Política, palavra e o jogo do bicho

junho 9, 2024

Ricardo Sobral, observador da cena política.

Ricardo Sobral, observador da cena política.

Segundo Padre Vieira, maior expressão do Barroco Brasileiro, para falar ao vento, bastam as palavras; para se falar ao coração são necessárias obras.

Obras no sentido de ações, acrescento.

Na política, aproveitando o ano fluente de eleição municipal, se faz oportuno lembrar que a palavra - no mais das vezes - é usada para confundir, simular, dissimular, esconder o pensamento, escamotear a verdade.

Poucos fazem política como ciência, com base em postulados, com respaldo em experiencias vividas. A maioria faz política como arte, intuitivamente, quando não o faz como negócio.

O jogo do bicho foi inventado em 1892 pelo Barão de Drummond para custear o Zoológico do Rio de Janeiro. Logo virou mania nacional e faz parte do folclore brasileiro. Para se ter ideia do largo espectro de sua capilaridade, registra-se que apenas uma escola de samba do RJ não é financiada pelo Jogo do bicho. Hoje, mesmo considerado contravenção penal, é a instituição mais séria do País. Tem mais credibilidade perante a população do que a Suprema Corte.  "Vale o que está escrito", dito e reduzido a termo no papel. Cantou o bicho, paga-se imediatamente o prêmio. Não há notícia de alguém em tempo algum que levou calote.

Para o observador político experiente, mais vale o que não foi dito e o que está dito nas entrelinhas do que o que foi declarado pelo agente político e o que está posto no papel. Se a palavra não tem âncora e não se harmoniza na ação ou na omissão é um risco n’água, não vale nada, foi dita “para inglês ver”.
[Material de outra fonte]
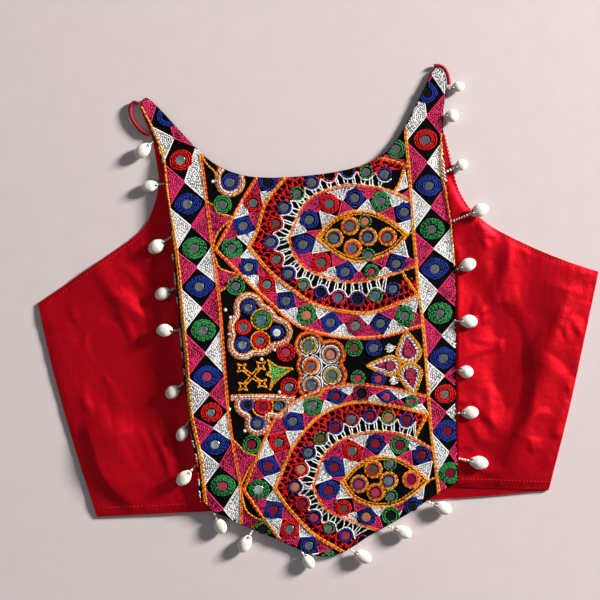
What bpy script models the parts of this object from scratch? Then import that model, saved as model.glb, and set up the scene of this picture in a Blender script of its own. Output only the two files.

Na terra de Potiguaçu não é diferente: não se fala em programa de governo, interesse público, desenvolvimento, bem-estar-social. Esqueçam!  Estão focados na própria sobrevivência. Daí as alianças antagônicas, incompatíveis programaticamente.

Em 1982, ao reconhecer o resultado adverso da campanha para governador, o Dr. Aluízio Alves – lembro como se estivesse vendo novamente agora mesmo – declarou em discurso dolorido: “Agradeço a todos quantos, movidos por seus legítimos interesses pessoais, participaram da minha campanha. A luta continua.”

O interesse pessoal, pois, não é só do político. É do eleitor, segundo suas demandas imediatas, sem preocupação com as da sociedade, o que lembra a passagem bíblica: conhece-se a árvore pelos frutos.  O eleitor é a árvore; seu representante, o fruto de sua escolha.

A quatro meses da eleição para prefeito em quase seis mil municípios brasileiros, se quiser saber em qual candidato determinado político vai votar, não se preocupe com o que ele fala. Observe qual o interesse dele na eleição e o movimento que ele faz ou deixa de fazer. Seu andar comissivo ou omissivo. Vai-se observar que essa ação ou omissão beneficia ou prejudica determinado candidato. Ele é capaz de votar hoje no adversário em prejuízo do correligionário se isso lhe resultar em beneficio mais adiante.

Olhando o cenário, pode-se ver todo mundo em campo, feito o aquecimento, cada um ocupando sua posição.  O apito inicial já se fez ouvir, começou o jogo. Façam suas apostas.

Uma resposta para “Política, palavra e o jogo do bicho”

  1. Solrac Seraos disse:

    Sempre assim. Reclamam, reclamam, mas não soltam o osso!